Oil exporters in the Middle East and North Africa must adjust to low oil prices

In early 1986, following a decision by some members of the Organization of the Petroleum Exporting Countries (OPEC) to substantially increase the supply of oil, the price nose-dived from about $30 a barrel to roughly $10 a barrel. Already feeling the adverse effects of earlier price declines and oil production cuts, the Middle East and North Africa (MENA) region—home to 6 of the world’s 10 largest oil exporters—faced a pressing need to adjust their budget policies. A difficult decade followed: policymakers had to make tough choices, some of which, such as cuts in public investment, had a long-lasting impact on the region.

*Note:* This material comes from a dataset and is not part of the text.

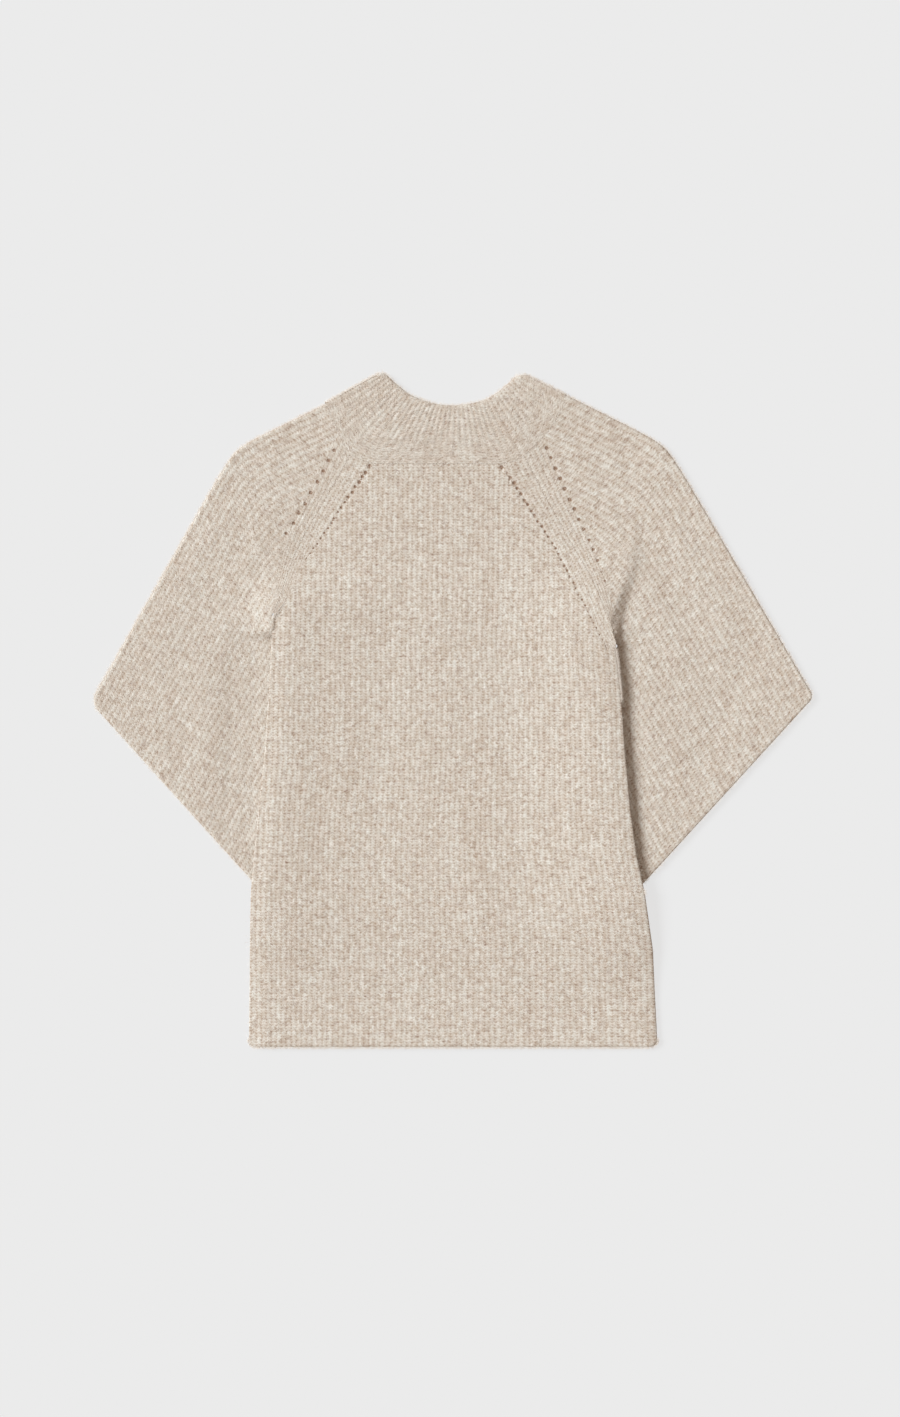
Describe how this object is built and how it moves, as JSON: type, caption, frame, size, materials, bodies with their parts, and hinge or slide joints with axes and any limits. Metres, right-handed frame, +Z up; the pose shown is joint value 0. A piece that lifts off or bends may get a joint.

Almost 30 years later, oil-exporting countries in the MENA region and elsewhere face a similar plunge in oil prices—which declined from roughly $110 to about $30 a barrel owing to sluggish global growth, high OPEC production, and the surprising resilience of shale oil supplies. More important, no one expects a return to triple-digit oil prices for the foreseeable future, so oil exporters must adjust to a new reality rather than wait for these low prices to come to an end. At F&D press time, futures markets were pointing to an average oil price of about $35 a barrel this year and $40 a barrel in 2017. With many MENA countries also confronting violent conflict and a growing refugee crisis, getting policy responses right and avoiding a repeat of the poor performance of the 1980s is paramount.

Last year, the oil price decline cost MENA oil exporters $360 billion—one-sixth of their total output. The losses are projected to deepen this year, with oil prices falling again in late 2015 and early 2016. So far, the oil exporters have, as a first line of defense, sensibly used their sizable financial savings to limit the impact of declining oil prices on growth, buying themselves time to devise adjustment plans. The clock, however, is ticking because most countries cannot sustain large budget deficits indefinitely. Half of MENA oil exporters posted double-digit deficits as a share of GDP in 2015, notably Algeria, Bahrain, Iraq, Libya, Oman, and Saudi Arabia (see chart).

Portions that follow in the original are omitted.